I’m not ready to sign on to Signorelli and Salingaros’ wholesale rejection of modernism, but I think they point to its dangerous temptation: to become an instrument of domination, a technique for deracinating and disorienting ordinary people so that they cannot resist being administered by “experts” who loom over them like the inscrutable tall buildings of steel and glass that fill New York. What does it say about modernism that nearly everybody’s favorite buildings in New York were built before it became the reigning ideology?

And they are certainly right to observe that the architectural establishment in the West is ruthless in its obligatory modernism. Anyone wishing to design in accord with traditional principles is denounced as a “reactionary.”

It’s an essay worth reading, one the reminds us that the politics of the imagination play an important role.

1 Comment

    Blake
    August 6th, 2012 | 9:24 am

    Modernism rose up at a time when people felt (with good reason) that beauty was used by aristocrats and empires to tell lies, and that truth was more important.

    Modernism started/existed before World War I, but that war is what, in my mind, is always what I think of when I think of 19th century artistic styles crashing down and something new and (to my mind) rather ugly rising up in its place.

    But modernism – even when ugly – did do good work. It explored new territory, discovered new things, and brought us material of value.

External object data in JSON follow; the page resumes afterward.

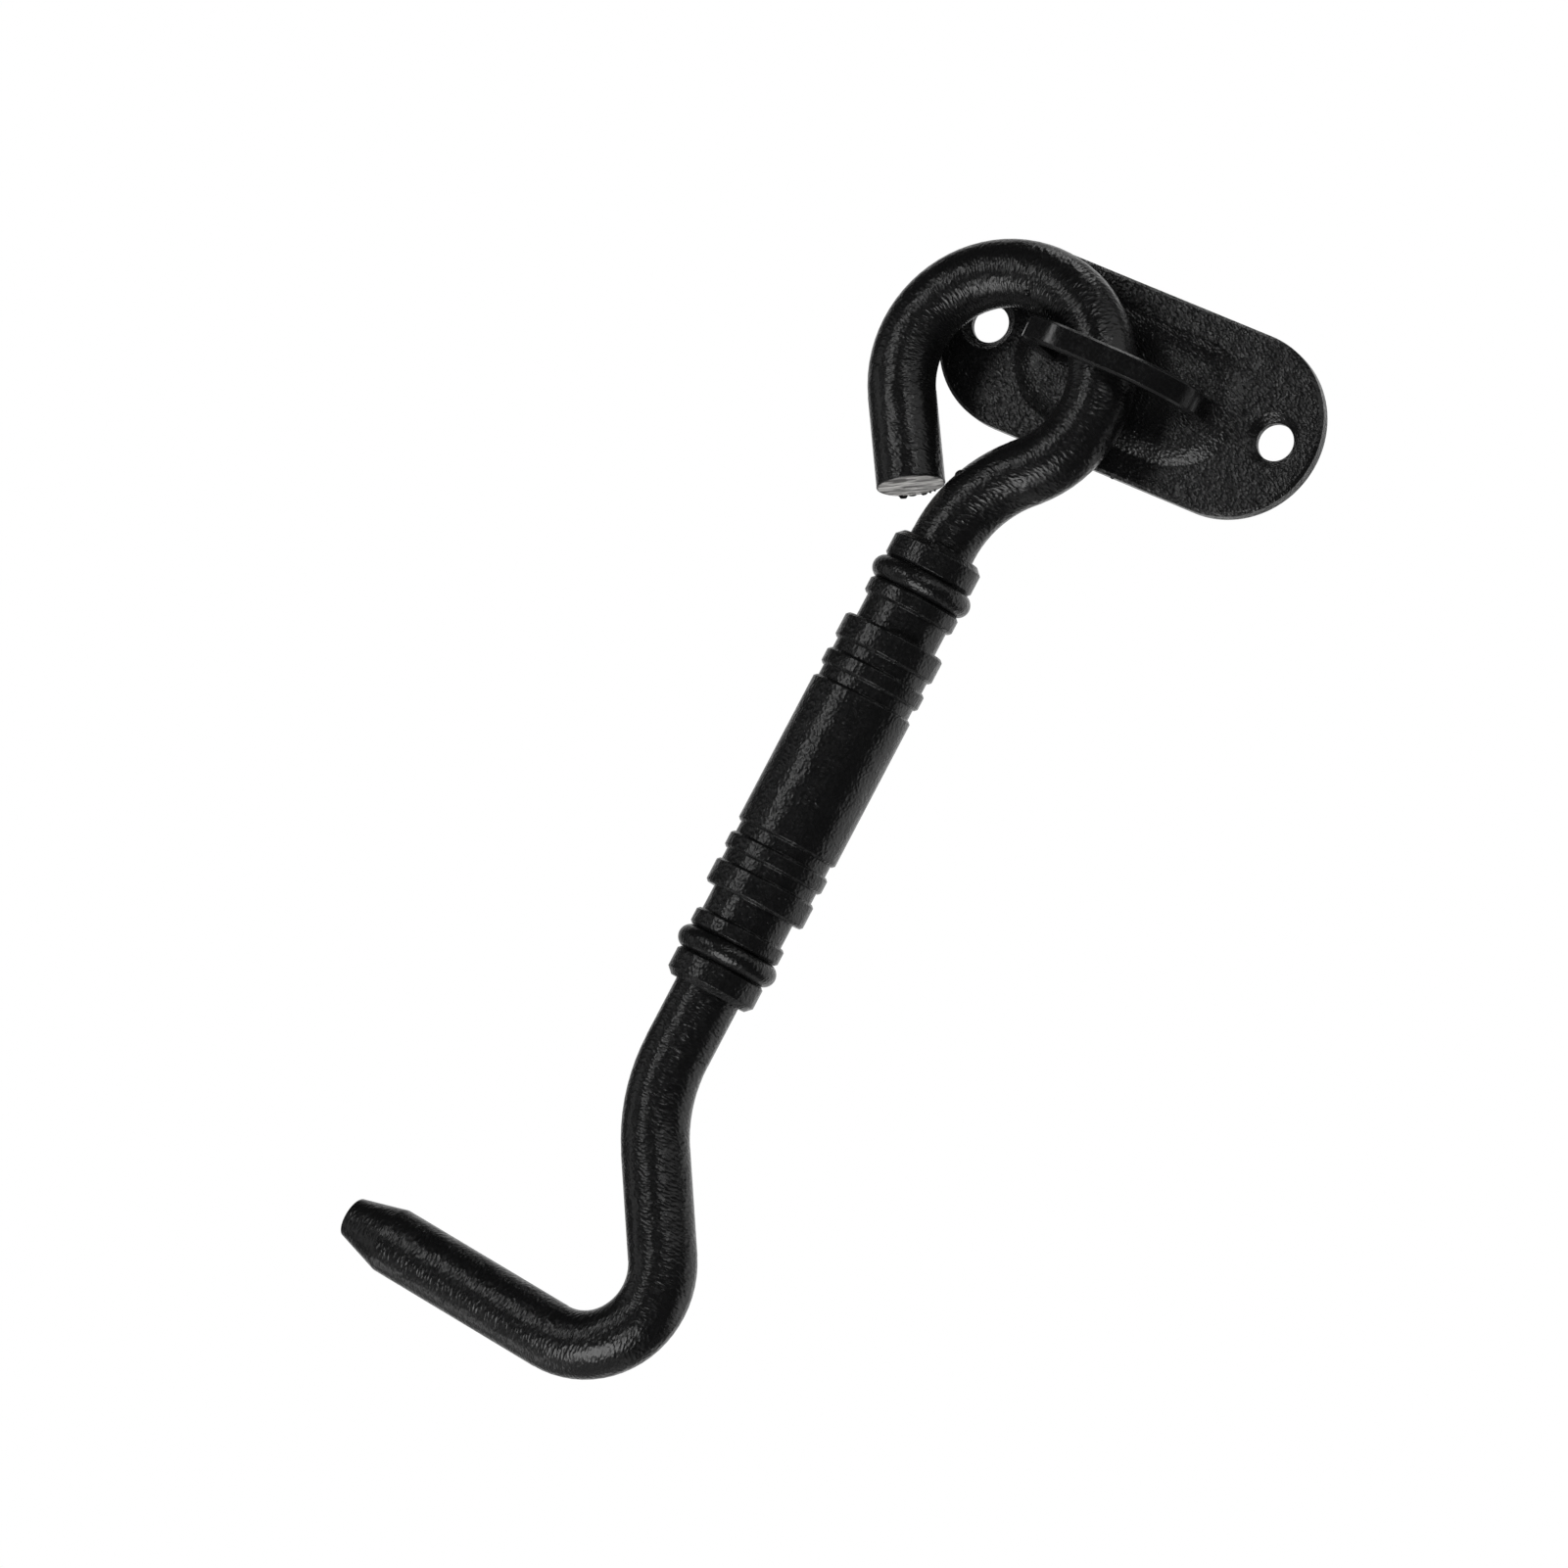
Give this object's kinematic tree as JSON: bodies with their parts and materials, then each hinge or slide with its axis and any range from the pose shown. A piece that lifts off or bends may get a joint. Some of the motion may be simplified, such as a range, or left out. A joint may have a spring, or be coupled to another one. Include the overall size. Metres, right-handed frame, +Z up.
{
  "type": "cabin hook",
  "caption": "Bent steel cabin hook with a turned grip sleeve, swinging from a bow riveted to a screw-on eye plate.",
  "frame": {"origin": "midway between the two screw holes of the eye plate, on the plate's back face (the wall)", "axes": "+X along the plate, +Z up, +Y into the wall; the front of the plate and the hook look toward -Y, and the hook hangs toward -Z with its prong toward -X"},
  "size_m": [0.0697, 0.0157, 0.1523],
  "materials": {
    "plate_coat": "satin black powder coat, fine pebbled texture",
    "bow_coat": "satin black powder coat",
    "rod_coat": "satin black powder coat, fine wrinkles across the rod",
    "sleeve_coat": "satin black powder coat"
  },
  "bodies": {
    "eye_plate": {"back_plate": "plate_coat", "staple_bow": "bow_coat"},
    "hook": {"hook_rod": "rod_coat", "grip_sleeve": "sleeve_coat"}
  },
  "joints": [
    {"name": "hook_swing", "type": "hinge", "parent": "eye_plate", "child": "hook", "pos_m": [-0.0129, -0.00845, -0.00623], "axis": [0, -1, 0], "range_deg": [-195, 67]}
  ]
}
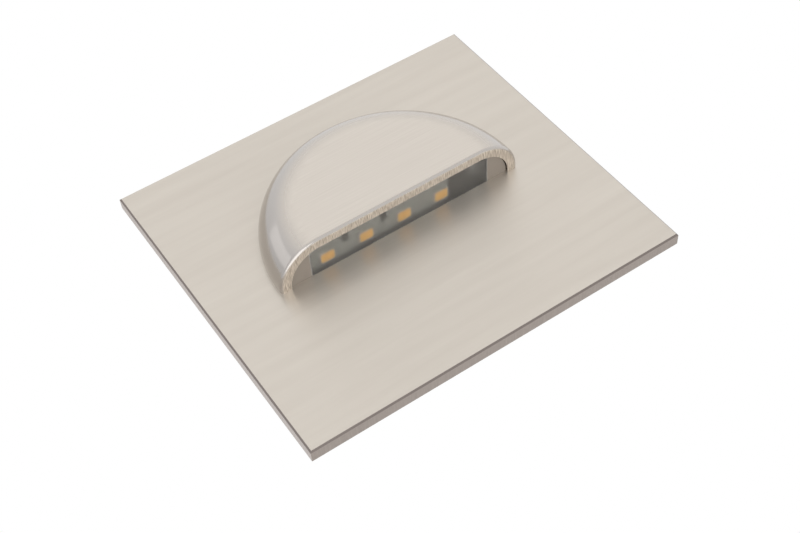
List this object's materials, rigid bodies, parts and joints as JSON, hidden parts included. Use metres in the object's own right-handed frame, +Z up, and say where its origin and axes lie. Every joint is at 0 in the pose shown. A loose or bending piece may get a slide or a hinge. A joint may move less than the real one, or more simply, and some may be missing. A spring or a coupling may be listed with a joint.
{
  "type": "step light",
  "caption": "Recessed wall step light: rectangular metal face plate, half-cup hood that throws LED light downwards, round housing behind with sprung side clips and a cable gland.",
  "frame": {"origin": "middle of the wall face, on the back of the foam gasket where it meets the wall", "axes": "+Z up as fitted, +X to the right seen from the room, -Y out into the room and +Y into the wall"},
  "size_m": [0.09, 0.0489, 0.08],
  "materials": {
    "brushed_stainless": "fine brushed, satin",
    "stainless_hood": "satin top, polished side, milled rim",
    "plain_stainless": "plain",
    "foam": "closed-cell, matte",
    "frosted_polycarbonate": "frosted",
    "silicone": "translucent white, satin",
    "silicone_dark": "satin",
    "bare_aluminium": "extruded, plain",
    "board_mask_grey": "solder mask",
    "board_mask_green": "solder mask",
    "white_package": "moulded",
    "amber_phosphor": "silicone with phosphor",
    "chip_black": "moulded",
    "lead_insulation": "soft insulation",
    "nickel_brass": "nickel plated",
    "ferrite": "sintered, sealed",
    "copper_winding": "enamelled wire",
    "capacitor_can": "drawn can",
    "terminal_plastic": "moulded",
    "cast_aluminium_coated": "fine-texture powder coat",
    "nylon_black": "moulded",
    "spring_sheet": "stamped sheet",
    "spring_wire": "drawn wire"
  },
  "bodies": {
    "body": {"face_plate": "brushed_stainless", "weld_studs": "plain_stainless", "wall_gasket": "foam", "hood": "stainless_hood", "hood_screws": "plain_stainless", "lens": "frosted_polycarbonate", "carrier_seal": "silicone", "led_carrier": "bare_aluminium", "led_board": "board_mask_grey", "led_packages": "white_package", "led_windows": "amber_phosphor", "led_resistors": "chip_black", "lead_plug": "silicone_dark", "led_leads": "lead_insulation", "housing_washers": "plain_stainless", "housing_nuts": "plain_stainless", "standoffs": "nickel_brass", "driver_board": "board_mask_green", "board_screws": "plain_stainless", "coil_core": "ferrite", "coil_winding": "copper_winding", "capacitor": "capacitor_can", "driver_chip": "chip_black", "driver_resistors": "chip_black", "terminal_block": "terminal_plastic", "terminal_screws": "plain_stainless", "housing": "cast_aluminium_coated", "housing_seal": "silicone", "cover_seal": "silicone", "rear_cover": "cast_aluminium_coated", "cover_screws": "plain_stainless", "gland_body": "nylon_black", "gland_ring": "silicone_dark", "gland_locknut": "nylon_black", "gland_seal": "silicone_dark", "gland_nut": "nylon_black", "clip_pin_left": "plain_stainless", "clip_spring_left": "spring_wire", "clip_pin_right": "plain_stainless", "clip_spring_right": "spring_wire"},
    "clip_left": {"clip_arm_left": "spring_sheet"},
    "clip_right": {"clip_arm_right": "spring_sheet"}
  },
  "joints": [
    {"name": "clip_left_hinge", "type": "hinge", "parent": "body", "child": "clip_left", "pos_m": [-0.029, 0.0108, 0], "axis": [0, 0, -1], "range_deg": [0, 113], "stiffness_Nm_per_rad": 0.04, "springref_deg": -45.84, "deforming": ["clip_spring_left"]},
    {"name": "clip_right_hinge", "type": "hinge", "parent": "body", "child": "clip_right", "pos_m": [0.029, 0.0108, 0], "axis": [0, 0, 1], "range_deg": [0, 113], "stiffness_Nm_per_rad": 0.04, "springref_deg": -45.84, "deforming": ["clip_spring_right"]}
  ]
}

    I once read something – don’t remember if it was a book or an article (or an article about a book?) – where the argument was made that Lord Of The Rings, for all that it is criticized as deliberately rejecting the modern world, draws heavily on some of the best discoveries of modern literature. The argument was that the book couldn’t have been written by a 19th century author; some of its more subtle and sophisticated effects only became possible thanks to modernist devices, techniques, and insights. The same is true of the visual arts: we have incorporated the best insights so thoroughly that we don’t even realize that those ideas didn’t exist a century or two ago.

    It therefore seems to me more accurate to describe it as a movement that did valuable work in its time – but it is a new time now.

    “the first duty for every true artist at this moment of history is an act of spiritual fidelity to the timeless traditions of art-making, and an uncompromising, unmitigated hatred towards the dictatorship of modernism.

    There is no timeless tradition of art-making. Artists don’t just make new art; they improve on what’s already been done. In every discipline – dance, music, theater, visual arts, literature, film, and so on – artists continue to seek more sophisticated, more expressive techniques, improving on what’s gone before. They develop more relevant, more contemporary visions of the world around them, and more sophisticated and relevant interpretations of what it all means. That artists draw upon the past but ultimately seek to transcend what prior artists have done is the timeless tradition of art.